August 30, 2010

Janet Goes to Chicken Farm



In an amusing moment of synchronicity, while I was waiting with my husband for our meal to arrive at the local Cracker Barrel, my eyes lighted upon an old book propped up on a fake mantel. It was there not to be actually read I found out by noticing hardened glue on the bottom pages where it was affixed to the mantel piece. It was, rather, an attempt at maintaining the hallmark Cracker Barrel nineteenth century rustic look. Just for show though it may have been the 1908 book’s title, Peggy Goes to Spinster Farm was so intriguing that I pried it loose and took it back to our table to read it (It didn’t really take much prying, the glue was not really adhered properly anyway). What caught my eye was Helen Winslow’s opening line, “Everyone should be alone for a year, not to find himself, but to discover the storm at the center of one’s being.” (I am paraphrasing here)

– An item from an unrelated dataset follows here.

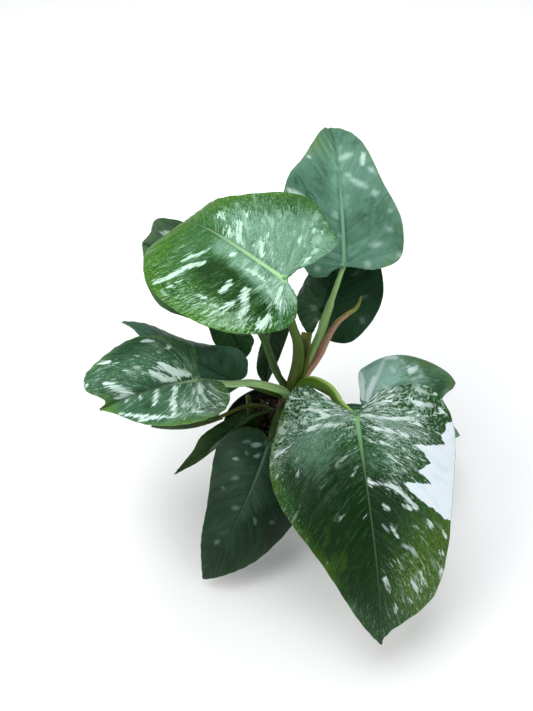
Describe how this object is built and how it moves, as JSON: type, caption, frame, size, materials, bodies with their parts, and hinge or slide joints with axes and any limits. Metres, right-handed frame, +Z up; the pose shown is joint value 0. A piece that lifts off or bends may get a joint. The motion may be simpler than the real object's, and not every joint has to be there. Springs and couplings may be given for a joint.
{
  "type": "potted variegated philodendron",
  "caption": "House plant with heart-shaped green leaves splashed and streaked with white and mint, on long green stalks that rise from one stem in a round black nursery pot.",
  "frame": {"origin": "centre of the pot's flat bottom, on the surface it stands on", "axes": "+Z up along the pot's axis, -Y towards the side with the largest leaf, +X to that side's right"},
  "size_m": [0.384, 0.4268, 0.3272],
  "materials": {
    "pot_plastic": "satin",
    "potting_mix": "matte",
    "stem_bark": "matte",
    "shoot_green": "satin",
    "petiole_green": "satin",
    "sheath_olive": "satin",
    "cataphyll_pink": "satin",
    "cataphyll_green": "satin",
    "leaf_green": "satin",
    "leaf_grey_green": "satin",
    "leaf_dark_green": "satin"
  },
  "bodies": {
    "root": {"pot": "pot_plastic", "potting_mix": "potting_mix", "main_stem": "stem_bark", "young_shoot": "shoot_green", "second_shoot": "shoot_green", "front_petiole": "petiole_green", "front_blade": "leaf_green", "low_front_petiole": "petiole_green", "low_front_blade": "leaf_dark_green", "left_front_petiole": "petiole_green", "left_front_blade": "leaf_green", "left_rear_petiole": "petiole_green", "left_rear_blade": "leaf_dark_green", "upper_left_petiole": "petiole_green", "upper_left_blade": "leaf_green", "behind_upper_petiole": "petiole_green", "behind_upper_blade": "leaf_grey_green", "top_petiole": "petiole_green", "top_blade": "leaf_grey_green", "rear_right_petiole": "petiole_green", "rear_right_blade": "leaf_dark_green", "right_petiole": "petiole_green", "right_blade": "leaf_grey_green", "hanging_petiole": "petiole_green", "hanging_blade": "leaf_dark_green", "inner_petiole": "petiole_green", "inner_blade": "leaf_dark_green", "narrow_petiole": "petiole_green", "narrow_blade": "leaf_dark_green", "old_petiole": "petiole_green", "old_blade": "leaf_dark_green", "leaf_sheath": "sheath_olive", "cataphyll": "cataphyll_pink", "cataphyll_tip": "cataphyll_green"}
  },
  "joints": []
}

I asked my husband, a devoted English Professor to read a few pages and give me an evaluation. I cannot quote him exactly because I have forgotten the verbatim commentary but it went something like “It is merely a Victorian piece of lightweight fluff literature.” Naturally that just made me want to read it even more in order to judge for myself. Fortunately I found the book on line and began reading the adventures of Peggy and her Aunt Janet. They were Boston ladies of means who decided that they were weary of city life with its many social commitments of the kind the author tells us through her characters, seem to beleaguer women. What these women’s groups were or the nature of their obligations remained obscure. But I was intrigued and amused because the women were leaving Boston behind along with what was described somewhat obliquely as academic and art careers. Having just taken myself and my art business off of social networking sites I felt a sudden kinship with these pioneering ladies. The relationship of the women is purportedly one of blood but it seems reminiscent of the “Boston Marriage.”

There seems to be very little known about this book and its author and I cannot ascertain how much is fiction and how much is autobiography. Stylistically it is, as my husband says, somewhat lightweight, yet reading it in small snippets of time away from my easel has been fun. The prose is not as magical as another author who may have overlapped Helen Winslow’s time, Sarah Orne Jewett, yet it still has some of Jewett’s charm and love of nature. The book chronicles the women’s slow release from Boston society and their discovery of good health by abandoning corsets and taking long walks in the country. There are minute descriptions of the colonial farm house they purchase for their new lives as chicken farmers - with latches in place of “the modern invention of doorknobs.” The hens themselves are described in anthropomorphic details which are entertaining in their silliness.

While perhaps not being great literature, this little book is still a small gem of social history. And its modest writing is the perfect antidote to present day gloomy news and tea party ranters. I may comment on such things later but for now I’m being chicken with the media.
The acrylic painting at the top of the page is my quirky interpretation of a self-actualized chicken. It was painted from an old folk paper cut in my collection.